Calculating cross product

Use the determinant form to represent the cross product. 

Alternatively, note that `i X `j = `k, `i X `k = - `j, and `j X `k = `i.  The distributive law works for cross products.  Thus

(a1 `i + a2 `j + a3 `k) X (b1 `i + b2 `j + b3 `k)

= a1 `i X (b1 `i + b2 `j + b3 `k) + a2 `i X (b1 `i + b2 `j + b3 `k) + a3 `i X (b1 `i + b2 `j + b3 `k)

= a1 b1 `i X `i + a1 b2 `i X `j + a1 b3 `i X `k +

a2 b1 `j X `i + a2 b2 `j X `j + a2 b3 `j X `k +

a3 b1 `k X `i + a3 b2 `k X `j + a3 b3 `k X `k

= (a1 b2 - a2 b1) `i X `j + (a1 b3 - a3 b1) `i X `k + (a2 b3 - a3 b2) `j X `k

= (a1 b2 - a2 b1) `k + (-a1 b3 + a3 b1) `j + (a2 b3 - a3 b2) `i

In the above we have made use of the fact that for any two vectors `A and `B we have `A X `B = - `B X `A (the reason should be obvious by the right-hand rule); so for example since `i X `k = -`j, `k X `i = `j.

The last form is identical to the form you get by evaluating the determinant form.

Applications of dot and cross product

This is one answer to a question about how you integrate in 3-dimensional space, the answer most immediately relevant to the dynamics class being taken by several students:

If `F and ``dx represent a force vector and a displacement through which the force vector acts, then the expression

`F dot ``dx

represents the product of || `F || cos(theta) with ``dx, where theta is the angle between ``dx and `F. 
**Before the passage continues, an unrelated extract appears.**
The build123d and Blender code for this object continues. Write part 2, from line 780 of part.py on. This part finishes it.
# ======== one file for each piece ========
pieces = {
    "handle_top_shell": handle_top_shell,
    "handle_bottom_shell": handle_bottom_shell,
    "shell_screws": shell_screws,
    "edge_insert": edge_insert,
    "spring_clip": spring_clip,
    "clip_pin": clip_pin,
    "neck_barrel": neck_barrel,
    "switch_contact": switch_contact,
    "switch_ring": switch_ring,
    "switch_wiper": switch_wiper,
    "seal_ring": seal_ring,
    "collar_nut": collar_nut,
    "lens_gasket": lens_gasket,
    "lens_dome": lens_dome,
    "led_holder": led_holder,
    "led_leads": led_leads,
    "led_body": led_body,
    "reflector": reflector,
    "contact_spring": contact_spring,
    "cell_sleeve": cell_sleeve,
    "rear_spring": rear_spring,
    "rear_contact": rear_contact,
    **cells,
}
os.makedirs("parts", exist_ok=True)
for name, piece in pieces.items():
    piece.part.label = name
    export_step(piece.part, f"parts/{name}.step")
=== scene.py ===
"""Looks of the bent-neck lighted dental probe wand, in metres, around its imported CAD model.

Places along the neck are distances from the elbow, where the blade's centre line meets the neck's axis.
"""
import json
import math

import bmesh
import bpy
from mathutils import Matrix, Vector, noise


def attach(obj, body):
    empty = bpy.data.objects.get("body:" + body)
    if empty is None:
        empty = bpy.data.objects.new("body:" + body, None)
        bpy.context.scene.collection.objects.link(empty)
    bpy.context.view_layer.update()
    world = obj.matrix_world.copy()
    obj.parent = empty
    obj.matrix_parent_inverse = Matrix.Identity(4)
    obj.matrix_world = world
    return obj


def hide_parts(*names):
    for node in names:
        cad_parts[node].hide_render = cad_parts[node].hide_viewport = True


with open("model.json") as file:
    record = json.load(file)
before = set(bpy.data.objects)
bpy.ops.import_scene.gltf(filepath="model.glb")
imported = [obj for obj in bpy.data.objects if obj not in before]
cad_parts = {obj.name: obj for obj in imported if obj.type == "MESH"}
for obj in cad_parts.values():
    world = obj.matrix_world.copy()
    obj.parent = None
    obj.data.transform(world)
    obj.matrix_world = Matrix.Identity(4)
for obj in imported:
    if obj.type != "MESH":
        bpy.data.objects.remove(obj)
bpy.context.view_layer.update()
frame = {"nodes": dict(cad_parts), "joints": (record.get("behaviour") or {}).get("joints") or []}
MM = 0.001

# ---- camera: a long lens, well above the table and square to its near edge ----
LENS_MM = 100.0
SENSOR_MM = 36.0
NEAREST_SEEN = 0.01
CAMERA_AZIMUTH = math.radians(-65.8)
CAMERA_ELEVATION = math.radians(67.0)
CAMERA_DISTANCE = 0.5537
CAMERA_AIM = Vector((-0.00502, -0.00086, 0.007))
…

|| `F || cos(theta) is the component of `F in the direction of ``dx, i.e., the component of the force vector in the direction of the displacement. 

It is this component that determines the work done by the force.  The more of the force component in the direction of motion, the more work the force does, and the greater the displacement ``dx the greater the work.

The expression `F dot ``dx is the work done by the force `F if exerted through displacement ``dx.

Now if you have a force field `F and a curved path through that force field, you can divide that path up into a large number of nearly-straight segments of form ``dx.  At the location of a typical segment you have a force `F, which does work `dW = `F ``dx over that part of the path.  If we add all these `dW contributions up, we get a good approximation to the total work done over the entire path.  The smaller the ``dx segments, i.e., the more finely we partition the curved path, the more accurate our approximation.  In the limit as the lengths of the segments approach zero, we get the exact work done.  This is clearly an integration process.  The details depend on the force function `F, which is usually a function of position, e.g., `F(x, y, z), and the parameterization of the curve (for example a set of three continuous functions x(t), y(t), z(t), over some t interval, are said to parameterize the path in terms of the parameter t; that is, if you evaluate the three functions at some value of t, you get the corresponding position on the curve).  So starting with force as a function of position, and a parameterization that gives us position (x, y, z) as a function of some parameter like t, we can integrate `F over the corresponding path.  This requires more details and some practice, but this is an outline of how we might integrate over a curve in 3-dimensional space.  Glad you asked?  Maybe soon...

An example of cross product: 

The torque of a force exerted perpendicular to a rod constrained to rotate about some axis (think of a wrench turning a bolt, with the axis along the bolt) is equal to the distance from the axis at which the force is exerted, and the force.  There is a big advantage to regarding the torque as a cross product of the `r vector (from the axis to the point of applications) and the force vector.  The direction of the torque is therefore perpendicular to the `r vector and the force vector, by the right-hand rule.  The direction of the torque is therefore the direction in which it would advance a right-hand screw.

If the force vector is parallel to the `r vector no torque is exerted (think of trying to turn a nut by pushing on the end of the wrench, pushing it toward the nut; you will have no turning effect.  Your force will be in the direction of the `r vector, the angle between the two being 180 degrees, and the cross product will be zero since the sine of 180 degrees is zero).

If the force is neither perpendicular nor parallel to the `r vector, then the force vector will have a component parallel to the `r vector, and a component perpendicular to the `r vector.  It is the perpendicular component that turns the nut or bolt.  The perpendicular component is the force is || `F || sin(theta), where theta is the angle between the `r vector and the force vector.